*** Data lines
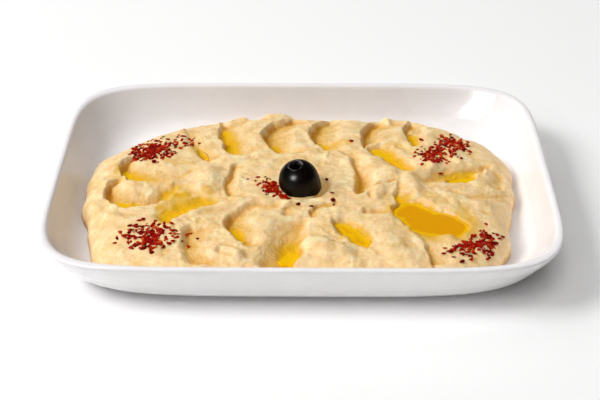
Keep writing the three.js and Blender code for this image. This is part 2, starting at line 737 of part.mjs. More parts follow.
function isFreeForFlake([x, y]) {
  const overOil = POOLS.some((pool) => isOverPool(pool, x, y));
  return howFarOut(x, y) < FLAKES_WITHIN && !besideOlive(x, y) && !overOil;
}

// An uneven chip with eight faces, lying on the surface.
function flakeSolid([x, y], random) {
  const geometry = new THREE.OctahedronGeometry(1);
  geometry.scale(
    between(FLAKE.length, random()) / 2,
    between(FLAKE.width, random()) / 2,
    between(FLAKE.thickness, random()) / 2,
  );
  geometry.rotateX(between([-FLAKE.tilt, FLAKE.tilt], random()));
  geometry.rotateZ(2 * Math.PI * random());
  geometry.translate(x, y, surfaceHeight(x, y) + FLAKE.above);
  return toSolid(geometry);
}

function hummusSolid() {
  const heap = toSolid(heapGeometry()).intersect(dishRoom()).subtract(oliveSocket());
  const random = randomFrom(FLAKE_SEED);
  const flakes = flakePlaces(random)
    .filter(isFreeForFlake)
    .map((place) => flakeSolid(place, random));
  return { heap, sprinkled: largestPiece(wasm.Manifold.union([heap, ...flakes])) };
}

// ------------------------------------------------------------------ assembly

const { heap, sprinkled } = hummusSolid();

const group = new THREE.Group();
group.add(meshOf('dish', dishGeometry(), COLOURS.porcelain, 0.2));
group.add(meshOf('hummus', toGeometry(sprinkled), COLOURS.hummus, 0.6));
group.add(oliveMesh());
for (const pool of POOLS) {
  group.add(oilMesh(pool, heap));
}

export default group;
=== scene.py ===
"""Hummus in a low rectangular dish, with a pitted black olive, chilli flakes and oil.

The shapes are worked out in millimetres, with X along the dish, Y away from the
viewer and Z up from the table, and are turned into metres where a mesh is made.
"""

import math

import bmesh
import bpy
import numpy as np
from mathutils import Matrix, Vector


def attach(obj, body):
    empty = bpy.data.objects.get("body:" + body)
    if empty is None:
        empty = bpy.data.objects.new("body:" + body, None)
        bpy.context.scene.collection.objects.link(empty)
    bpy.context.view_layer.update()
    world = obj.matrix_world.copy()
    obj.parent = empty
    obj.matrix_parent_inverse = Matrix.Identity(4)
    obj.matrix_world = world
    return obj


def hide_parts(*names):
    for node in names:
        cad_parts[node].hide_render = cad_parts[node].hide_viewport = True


MM = 0.001
BODY = "root"
# The largest whole numbers of 32 and 16 bits, which the random values are cut to.
FULL_WORD = 0xFFFFFFFF
HALF_WORD = 0xFFFF

# ---------------------------------------------------------------- dimensions

DISH_LENGTH = 240
DISH_WIDTH = 170
DISH_HEIGHT = 25
DISH_FLOOR = 5

# The dish in section, from under its middle, round the foot ring and over the
# lip to the floor inside: distance in from the widest outline, height, and
# squareness of the corners.
DISH_SECTION = [
    (60, 1.2, 3.6), (24, 1.2, 4.2), (23.2, 1.1, 4.2), (22.6, 0.3, 4.2), (22, 0.02, 4.2),
    (20, 0, 4.25), (18, 0, 4.3), (14.4, 0.55, 4.5), (11.2, 2.1, 4.7), (8.5, 4.6, 4.9),
    (6.8, 7.65, 5.1), (5.0, 11, 5.25), (3.6, 14, 5.4), (2.3, 17, 5.7), (1.2, 20, 6.0),
    (0.4, 22.4, 6.2), (0, 23.8, 6.3), (0.15, 24.5, 6.3), (0.7, 24.9, 6.3), (1.6, 25, 6.3),
    (2.5, 24.85, 6.25), (3.3, 24.2, 6.15), (3.8, 23.2, 6.1), (4.4, 21.6, 5.95),
    (5.2, 19.5, 5.8), (6.2, 17, 5.6), (7.4, 14.4, 5.4), (8.4, 12.3, 5.2), (9.4, 10.3, 5.0),
    (11.6, 7.4, 4.7), (14, 5.7, 4.4), (17, 5, 4.2), (24, 5, 4.1), (60, 5, 3.6),
]
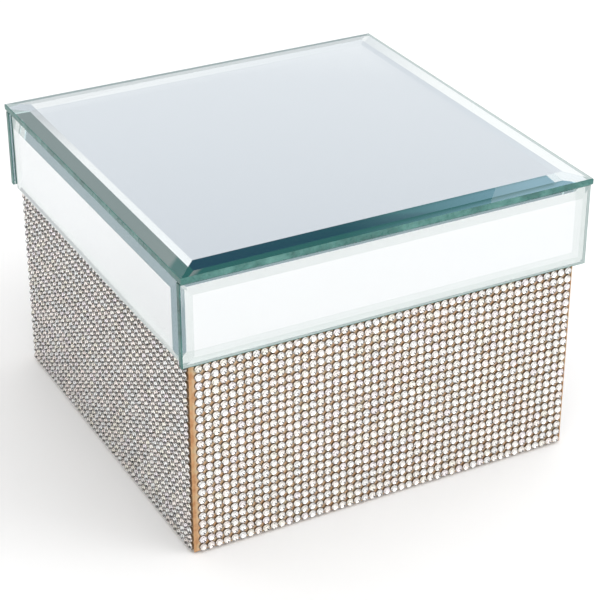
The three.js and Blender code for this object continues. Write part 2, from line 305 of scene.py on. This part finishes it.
# %% [markdown]
# ## Finishes
# Effects that several finishes share are node groups: a slow mottling, which turns an even gloss into
# a handled one, and a short pile, which is the nap of velvet and felt. Each finish keeps its own shader.

# %% Shared effects
def effect(name, inputs, outputs):
    """An empty shader node group with named sockets, and its input and output nodes."""
    group = bpy.data.node_groups.new(name, "ShaderNodeTree")
    for socket, kind, value in inputs:
        made = group.interface.new_socket(socket, in_out="INPUT", socket_type=kind)
        if value is not None:
            made.default_value = value
    for socket, kind in outputs:
        group.interface.new_socket(socket, in_out="OUTPUT", socket_type=kind)
    return group, group.nodes.new("NodeGroupInput"), group.nodes.new("NodeGroupOutput")


mottle, mottle_in, mottle_out = effect(
    "mottle",
    [
        ("Position", "NodeSocketVector", None),
        ("Scale", "NodeSocketFloat", 100.0),
        ("Low", "NodeSocketFloat", 0.0),
        ("High", "NodeSocketFloat", 1.0),
    ],
    [("Value", "NodeSocketFloat")],
)
clouds = add_node(mottle, "ShaderNodeTexNoise", {"Detail": 4, "Roughness": 0.6})
spread = add_node(mottle, "ShaderNodeMapRange", {"From Min": 0.35, "From Max": 0.65})
mottle.links.new(mottle_in.outputs["Position"], clouds.inputs["Vector"])
mottle.links.new(mottle_in.outputs["Scale"], clouds.inputs["Scale"])
mottle.links.new(clouds.outputs["Fac"], spread.inputs["Value"])
mottle.links.new(mottle_in.outputs["Low"], spread.inputs["To Min"])
mottle.links.new(mottle_in.outputs["High"], spread.inputs["To Max"])
mottle.links.new(spread.outputs["Result"], mottle_out.inputs["Value"])

pile, pile_in, pile_out = effect(
    "short pile",
    [
        ("Position", "NodeSocketVector", None),
        ("Fibre Scale", "NodeSocketFloat", 3000.0),
        ("Brush Scale", "NodeSocketFloat", 60.0),
        ("Deep", "NodeSocketColor", (0.01, 0.01, 0.01, 1)),
        ("Raised", "NodeSocketColor", (0.05, 0.05, 0.05, 1)),
    ],
    [("Color", "NodeSocketColor"), ("Height", "NodeSocketFloat")],
)
fibres = add_node(pile, "ShaderNodeTexNoise", {"Detail": 3, "Roughness": 0.7})
brushed = add_node(pile, "ShaderNodeTexNoise", {"Detail": 2, "Distortion": 0.6})
share = add_node(pile, "ShaderNodeMix", {0: 0.35}, data_type="FLOAT")
tone = add_node(pile, "ShaderNodeMix", data_type="RGBA")
stretch = add_node(pile, "ShaderNodeMapRange", {"From Min": 0.36, "From Max": 0.64})
pile.links.new(pile_in.outputs["Position"], fibres.inputs["Vector"])
pile.links.new(pile_in.outputs["Fibre Scale"], fibres.inputs["Scale"])
pile.links.new(pile_in.outputs["Position"], brushed.inputs["Vector"])
pile.links.new(pile_in.outputs["Brush Scale"], brushed.inputs["Scale"])
pile.links.new(fibres.outputs["Fac"], share.inputs["A"])
pile.links.new(brushed.outputs["Fac"], share.inputs["B"])
pile.links.new(share.outputs["Result"], stretch.inputs["Value"])
# The colour follows mostly the fibre height: the deep pile is darker than the raised pile, which is painted
# shade in the nap, and the brush pattern adds a random tone.
pile.links.new(stretch.outputs["Result"], tone.inputs["Factor"])
pile.links.new(pile_in.outputs["Deep"], tone.inputs["A"])
pile.links.new(pile_in.outputs["Raised"], tone.inputs["B"])
pile.links.new(tone.outputs["Result"], pile_out.inputs["Color"])
pile.links.new(fibres.outputs["Fac"], pile_out.inputs["Height"])
print("effects:", mottle.name, "and", pile.name)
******
Set down exactly the lines from the line that contains "const group = new THREE.Group();" to the line that contains "if empty is", both lines included, and nothing more.

const group = new THREE.Group();
group.add(meshOf('dish', dishGeometry(), COLOURS.porcelain, 0.2));
group.add(meshOf('hummus', toGeometry(sprinkled), COLOURS.hummus, 0.6));
group.add(oliveMesh());
for (const pool of POOLS) {
  group.add(oilMesh(pool, heap));
}

export default group;
=== scene.py ===
"""Hummus in a low rectangular dish, with a pitted black olive, chilli flakes and oil.

The shapes are worked out in millimetres, with X along the dish, Y away from the
viewer and Z up from the table, and are turned into metres where a mesh is made.
"""

import math

import bmesh
import bpy
import numpy as np
from mathutils import Matrix, Vector


def attach(obj, body):
    empty = bpy.data.objects.get("body:" + body)
    if empty is None:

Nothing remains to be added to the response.